Ok, I was too quick, to publish the results, those are wrong: I get errors, due to the default pad value which add values in the wrong class. with random affine you loose the border, which then will influence the computed dice score

I tried different version, of default_pading, but could not find a proper one, taking the minimum is ok for label, (if the background has 0 label value) but for one hot, it works for all the tissue except the background (which should take the max instead of the mean)

I guess I will have to go with pad and crop to get good estimate, ...

romainVala commented 3 years ago

I tried to implement quickly the same strategy for elastic deformation,but when I try

resampler.GetTransform().GetInverse() or directly bspline_transform.GetInverse() I get the error sitk::ERROR: Unable to create inverse!

any idea ?

romainVala commented 3 years ago

ok, it is not implemented in stik, here are a suggestion https://discourse.itk.org/t/inverse-of-bspline-transform/496/2 but since I am not very familiar with stik, help would be appreciate ...

fepegar commented 3 years ago

About inverting the transform (should this be in this issue?).

It seems doable. Hopefully it'll be easier soon:

import torchio as tio
import SimpleITK as sitk

colin = tio.datasets.Colin27()
transform = tio.RandomElasticDeformation()
transformed = transform(colin)
grid = -transformed.history[0][1]['coarse_grid']
sitk_image = transformed.t1.as_sitk()
sitk_transform = transform.get_bspline_transform(sitk_image, transform.num_control_points, grid)
resampled_back = sitk.Resample(sitk_image, sitk_transform)
sitk.WriteImage(resampled_back, '/tmp/back.nii')

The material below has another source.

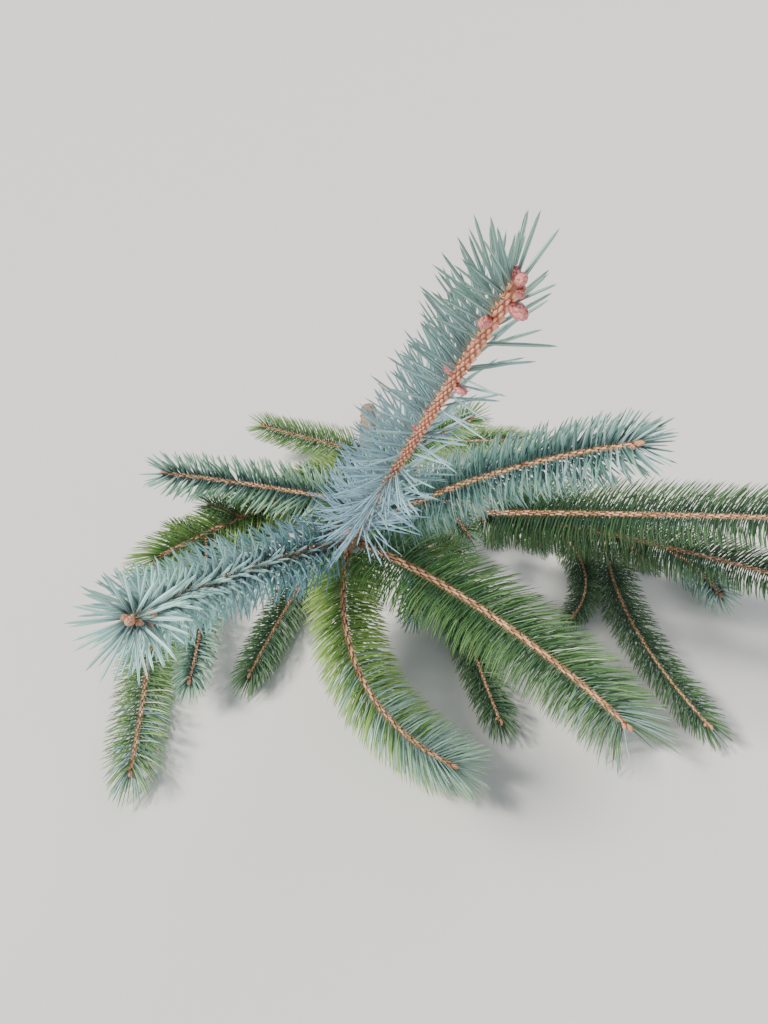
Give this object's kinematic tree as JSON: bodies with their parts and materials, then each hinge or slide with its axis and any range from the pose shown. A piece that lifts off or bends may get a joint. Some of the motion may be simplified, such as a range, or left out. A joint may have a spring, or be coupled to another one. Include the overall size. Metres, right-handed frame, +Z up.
{
  "type": "spruce branch",
  "caption": "Cut conifer branch lying on its underside: a tapering woody stem that rises to a whorl, with a tall leader and spreading side shoots thick with needles.",
  "frame": {"origin": "middle of the branch's footprint, on the flat surface that it lies on", "axes": "+Z up, +Y from the whorl along the main stem towards its cut end, +X to the right as seen from the whorl's side"},
  "size_m": [0.3198, 0.3752, 0.2198],
  "materials": {
    "old_bark": "rough, scaly, grey-brown",
    "young_bark": "ridged, orange-brown, dull",
    "cut_wood": "freshly cut, pale, ringed",
    "buds": "resinous, pinkish red, slightly glossy",
    "blue_needles": "waxy, blue-grey, satin",
    "green_needles": "waxy, fresh green, satin",
    "deep_needles": "waxy, deep green, satin"
  },
  "bodies": {
    "root": {"main_stem": "old_bark", "right_twig": "old_bark", "right_low_twig": "old_bark", "lower_twig": "old_bark", "leader_shoot": "blue_needles", "upper_right_shoot": "blue_needles", "left_front_shoot": "blue_needles", "left_back_shoot": "blue_needles", "left_inner_shoot": "blue_needles", "middle_inner_shoot": "blue_needles", "lower_shoot": "green_needles", "left_low_twig": "green_needles", "left_floor_shoot": "green_needles", "right_end_shoot": "green_needles", "upper_back_shoot": "green_needles", "back_left_shoot": "green_needles", "back_right_shoot": "green_needles", "lower_right_shoot": "deep_needles", "right_long_shoot": "deep_needles", "right_middle_shoot": "deep_needles", "right_floor_shoot": "deep_needles", "inner_floor_shoot": "deep_needles", "middle_floor_shoot": "deep_needles", "left_middle_shoot": "deep_needles"}
  },
  "joints": []
}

The idea is inverting the red arrows shown in this gist: https://gist.github.com/fepegar/b723d15de620cd2a3a4dbd71e491b59d

romainVala commented 3 years ago

About inverting the transform (should this be in this issue?).

sorry I answer there #299

fepegar commented 3 years ago

According to the comments, I think this can be closed after #353. @romainVala, feel free to reopen if needed.